In soli due anni furono prodotti circa 3mila esemplari e già nel 1930 la Leica I si arricchiva della possibilità di cambiare obiettivo, con un innesto a vite chiamato “passo Leica” – o LTM, Leica Thread Mount, che avrebbe fatto scuola. Con il suo corpo solido e il look essenziale, la Leica I sarebbe diventata il simbolo di un approccio moderno alla fotografia, più dinamico, più democratico.
Nella mostra The Pleasure of Seeing, ospitata all’Ernst Leitz Museum di Wetzlar, Joel Meyerowitz racconta il suo percorso: dagli esordi con la Leica M2 nel 1963 alle iconiche immagini urbane di New York, passando per i silenzi di atelier come quelli di Cézanne e Morandi. Una selezione di 100 scatti, curata con Karin Rehn-Kaufmann e Inas Fayed, che mostra come la Leica sia stata complice discreta di un’intera vita fotografica.

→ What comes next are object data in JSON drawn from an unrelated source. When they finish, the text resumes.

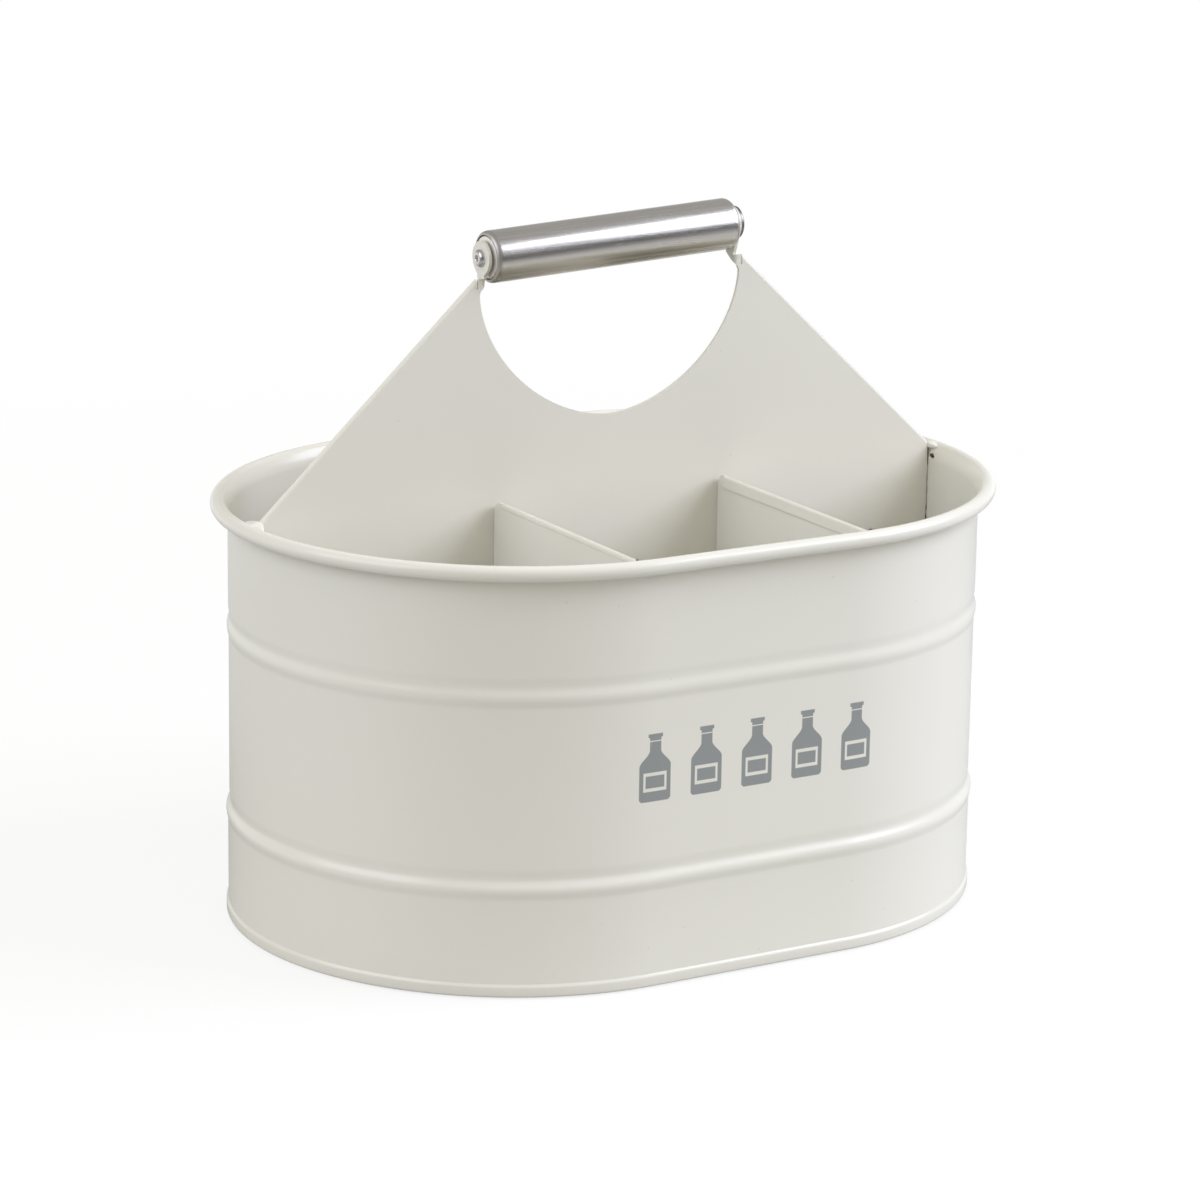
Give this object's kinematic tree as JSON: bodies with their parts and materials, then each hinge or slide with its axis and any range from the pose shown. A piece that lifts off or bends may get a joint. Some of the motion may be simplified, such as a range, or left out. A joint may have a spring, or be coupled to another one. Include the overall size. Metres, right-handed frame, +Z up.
{
  "type": "bottle holder",
  "caption": "Oval sheet-steel bottle carrier with a rolled rim, upright dividers and a loose tube grip over a scooped hand gap.",
  "frame": {"origin": "on the table, below the middle of the oval tub", "axes": "+X along the tub and the grip, +Z up, -Y towards the side that faces the viewer in the picture"},
  "size_m": [0.2504, 0.1834, 0.2156],
  "materials": {
    "cream_enamel": "glossy baked enamel, cream, slight orange peel",
    "wire_steel": "plain drawn wire, hidden in the rim",
    "brushed_tube": "lengthways brushed stainless tube",
    "polished_plug": "polished domed plug",
    "rivet_steel": "bright pressed rivet",
    "washer_steel": "dark zinc-plated washer"
  },
  "bodies": {
    "caddy": {"tub_wall": "cream_enamel", "rim_wire": "wire_steel", "base_pan": "cream_enamel", "centre_divider": "cream_enamel", "cross_divider_left": "cream_enamel", "cross_divider_right": "cream_enamel", "handle_rod": "rivet_steel", "rod_washer": "washer_steel"},
    "grip": {"handle_tube": "brushed_tube", "end_plug_left": "polished_plug", "end_plug_right": "polished_plug"}
  },
  "joints": [
    {"name": "grip_spin", "type": "hinge", "parent": "caddy", "child": "grip", "pos_m": [0, 0.0016, 0.2059], "axis": [0.9991, 0, 0.0431], "continuous": true}
  ]
}
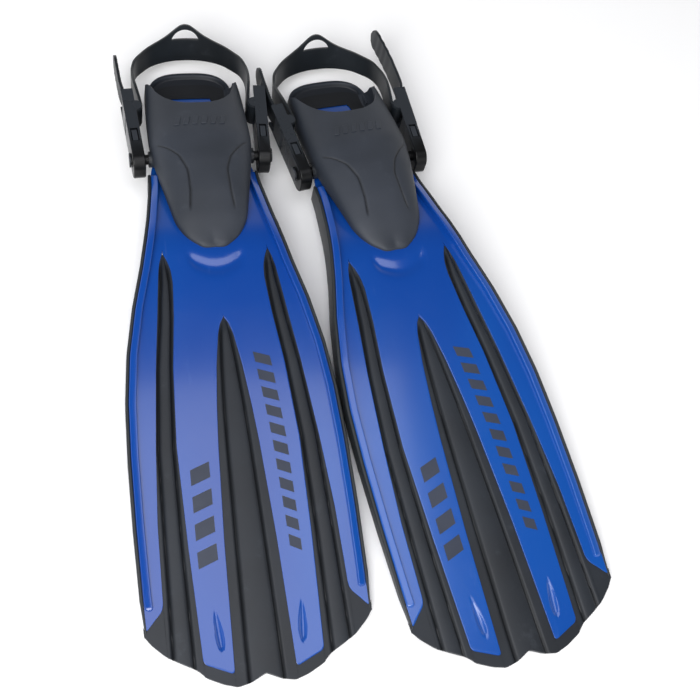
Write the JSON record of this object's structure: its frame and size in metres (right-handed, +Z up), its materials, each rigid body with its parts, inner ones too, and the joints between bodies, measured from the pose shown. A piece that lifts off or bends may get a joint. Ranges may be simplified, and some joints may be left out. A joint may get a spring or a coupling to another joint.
{
  "type": "pair of open heel swim fins",
  "caption": "Pair of open-heel swim fins with ribbed blades, rubber foot pockets and adjustable heel straps on side-release buckles",
  "frame": {"origin": "centre of the pair on the floor, at the middle of its bounding box", "axes": "+X to the right across both blades, +Y from the blade tips towards the heels, +Z up; both fins lie instep up"},
  "size_m": [0.4146, 0.688, 0.0726],
  "materials": {
    "blue_blade": "gloss moulded, lightly scuffed",
    "soft_rubber": "satin",
    "edge_rubber": "satin",
    "pocket_rubber": "fine matte",
    "strap_rubber": "satin",
    "black_plastic": "satin moulded",
    "tab_plastic": "satin moulded",
    "pin_plastic": "satin"
  },
  "bodies": {
    "fin_a": {"fin_a_blade": "blue_blade", "fin_a_channels": "soft_rubber", "fin_a_edge_l": "edge_rubber", "fin_a_edge_r": "edge_rubber", "fin_a_pocket": "pocket_rubber", "fin_a_heel": "pocket_rubber", "fin_a_posts": "black_plastic"},
    "fin_a_harness": {"fin_a_strap": "strap_rubber", "fin_a_bars": "black_plastic", "fin_a_lever_pins": "pin_plastic", "fin_a_insert_l": "black_plastic", "fin_a_insert_r": "black_plastic"},
    "fin_a_receptacle_l": {"fin_a_receptacle_l": "black_plastic"},
    "fin_a_lever_l": {"fin_a_lever_l": "black_plastic"},
    "fin_a_tab_top_l": {"fin_a_tab_top_l": "tab_plastic"},
    "fin_a_tab_low_l": {"fin_a_tab_low_l": "tab_plastic"},
    "fin_a_receptacle_r": {"fin_a_receptacle_r": "black_plastic"},
    "fin_a_lever_r": {"fin_a_lever_r": "black_plastic"},
    "fin_a_tab_top_r": {"fin_a_tab_top_r": "tab_plastic"},
    "fin_a_tab_low_r": {"fin_a_tab_low_r": "tab_plastic"},
    "fin_b": {"fin_b_blade": "blue_blade", "fin_b_channels": "soft_rubber", "fin_b_edge_l": "edge_rubber", "fin_b_edge_r": "edge_rubber", "fin_b_pocket": "pocket_rubber", "fin_b_heel": "pocket_rubber", "fin_b_posts": "black_plastic"},
    "fin_b_harness": {"fin_b_strap": "strap_rubber", "fin_b_bars": "black_plastic", "fin_b_lever_pins": "pin_plastic", "fin_b_insert_l": "black_plastic", "fin_b_insert_r": "black_plastic"},
    "fin_b_receptacle_l": {"fin_b_receptacle_l": "black_plastic"},
    "fin_b_lever_l": {"fin_b_lever_l": "black_plastic"},
    "fin_b_tab_top_l": {"fin_b_tab_top_l": "tab_plastic"},
    "fin_b_tab_low_l": {"fin_b_tab_low_l": "tab_plastic"},
    "fin_b_receptacle_r": {"fin_b_receptacle_r": "black_plastic"},
    "fin_b_lever_r": {"fin_b_lever_r": "black_plastic"},
    "fin_b_tab_top_r": {"fin_b_tab_top_r": "tab_plastic"},
    "fin_b_tab_low_r": {"fin_b_tab_low_r": "tab_plastic"}
  },
  "joints": [
    {"name": "fin_a_swing_l", "type": "hinge", "parent": "fin_a", "child": "fin_a_receptacle_l", "pos_m": [-0.10923, 0.18138, 0.038], "axis": [1, 0, 0], "range_deg": [-2, 110]},
    {"name": "fin_a_lever_l_lift", "type": "hinge", "parent": "fin_a_harness", "child": "fin_a_lever_l", "pos_m": [-0.17763, 0.22707, 0.038], "axis": [0, 0, 1], "range_deg": [0, 30]},
    {"name": "fin_a_squeeze_top_l", "type": "hinge", "parent": "fin_a_harness", "child": "fin_a_tab_top_l", "pos_m": [-0.17342, 0.21731, 0.048], "axis": [0.9981, 0.061, 0], "range_deg": [0, 8], "stiffness_Nm_per_rad": 0.12},
    {"name": "fin_a_squeeze_low_l", "type": "hinge", "parent": "fin_a_harness", "child": "fin_a_tab_low_l", "pos_m": [-0.17342, 0.21731, 0.028], "axis": [-0.9981, -0.061, 0], "range_deg": [0, 8], "stiffness_Nm_per_rad": 0.12},
    {"name": "fin_a_swing_r", "type": "hinge", "parent": "fin_a", "child": "fin_a_receptacle_r", "pos_m": [-0.10923, 0.18138, 0.038], "axis": [1, 0, 0], "range_deg": [-2, 110]},
    {"name": "fin_a_lever_r_lift", "type": "hinge", "parent": "fin_a_harness", "child": "fin_a_lever_r", "pos_m": [-0.04082, 0.22707, 0.038], "axis": [0, 0, -1], "range_deg": [0, 30]},
    {"name": "fin_a_squeeze_top_r", "type": "hinge", "parent": "fin_a_harness", "child": "fin_a_tab_top_r", "pos_m": [-0.04503, 0.21731, 0.048], "axis": [0.9981, -0.061, 0], "range_deg": [0, 8], "stiffness_Nm_per_rad": 0.12},
    {"name": "fin_a_squeeze_low_r", "type": "hinge", "parent": "fin_a_harness", "child": "fin_a_tab_low_r", "pos_m": [-0.04503, 0.21731, 0.028], "axis": [-0.9981, 0.061, 0], "range_deg": [0, 8], "stiffness_Nm_per_rad": 0.12},
    {"name": "fin_a_release", "type": "slide", "parent": "fin_a_receptacle_l", "child": "fin_a_harness", "axis": [0, 1, 0], "range_m": [0, 0.02]},
    {"name": "fin_b_apart", "type": "slide", "parent": "fin_a", "child": "fin_b", "axis": [1, 0, 0], "range_m": [0, 0.25]},
    {"name": "fin_b_swing_l", "type": "hinge", "parent": "fin_b", "child": "fin_b_receptacle_l", "pos_m": [0.04926, 0.16598, 0.038], "axis": [0.9906, 0.1366, 0], "range_deg": [-2, 110]},
    {"name": "fin_b_lever_l_lift", "type": "hinge", "parent": "fin_b_harness", "child": "fin_b_lever_l", "pos_m": [-0.02474, 0.2019, 0.038], "axis": [0, 0, 1], "range_deg": [0, 30]},
    {"name": "fin_b_squeeze_top_l", "type": "hinge", "parent": "fin_b_harness", "child": "fin_b_tab_top_l", "pos_m": [-0.01925, 0.1928, 0.048], "axis": [0.9804, 0.1968, 0], "range_deg": [0, 8], "stiffness_Nm_per_rad": 0.12},
    {"name": "fin_b_squeeze_low_l", "type": "hinge", "parent": "fin_b_harness", "child": "fin_b_tab_low_l", "pos_m": [-0.01925, 0.1928, 0.028], "axis": [-0.9804, -0.1968, 0], "range_deg": [0, 8], "stiffness_Nm_per_rad": 0.12},
    {"name": "fin_b_swing_r", "type": "hinge", "parent": "fin_b", "child": "fin_b_receptacle_r", "pos_m": [0.04926, 0.16598, 0.038], "axis": [0.9906, 0.1366, 0], "range_deg": [-2, 110]},
    {"name": "fin_b_lever_r_lift", "type": "hinge", "parent": "fin_b_harness", "child": "fin_b_lever_r", "pos_m": [0.11078, 0.22058, 0.038], "axis": [0, 0, -1], "range_deg": [0, 30]},
    {"name": "fin_b_squeeze_top_r", "type": "hinge", "parent": "fin_b_harness", "child": "fin_b_tab_top_r", "pos_m": [0.10794, 0.21034, 0.048], "axis": [0.9971, 0.0758, 0], "range_deg": [0, 8], "stiffness_Nm_per_rad": 0.12},
    {"name": "fin_b_squeeze_low_r", "type": "hinge", "parent": "fin_b_harness", "child": "fin_b_tab_low_r", "pos_m": [0.10794, 0.21034, 0.028], "axis": [-0.9971, -0.0758, 0], "range_deg": [0, 8], "stiffness_Nm_per_rad": 0.12},
    {"name": "fin_b_release", "type": "slide", "parent": "fin_b_receptacle_l", "child": "fin_b_harness", "axis": [-0.1366, 0.9906, 0], "range_m": [0, 0.02]}
  ],
  "couplings": [
    {"joint": "fin_a_swing_r", "follows": "fin_a_swing_l", "ratio": 1},
    {"joint": "fin_b_swing_r", "follows": "fin_b_swing_l", "ratio": 1}
  ]
}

Eyewitness è il titolo della mostra di Édouard Elias, giovane fotoreporter che ha raccontato, con una Leica in mano, le crisi umanitarie in Iraq, i migranti nel Mediterraneo e la guerra civile in Africa Centrale. Le sue immagini, dure e poetiche, restituiscono la dignità a chi troppo spesso è cancellato dalla cronaca. Uno sguardo che chiede allo spettatore di prendere posizione. E in questi tempi, con un genocidio in corso, è una responsabilità che ognuno di noi deve assumersi.
Non solo jazz. Con These Are the Days, il musicista Jamie Cullum sorprende anche come fotografo. La sua mostra raccoglie ritratti, nature morte e paesaggi realizzati in tour, con un occhio intimo e giocoso. Cullum documenta la vita dietro le quinte, tra soundcheck e hotel, regalando al pubblico un taccuino visivo personale dove la Leica si fa strumento di confessione silenziosa.
Durante le celebrazioni è stato presentato in anteprima il documentario Leica, A Century of Vision, diretto da Reiner Holzemer. Tra interviste ad autori come il compianto Sebastião Salgado, Sarah M. Lee e lo stesso Meyerowitz, il film racconta non solo la storia tecnica della Leica ma anche l’impatto filosofico e culturale di uno strumento che ha reinventato il nostro modo di vedere.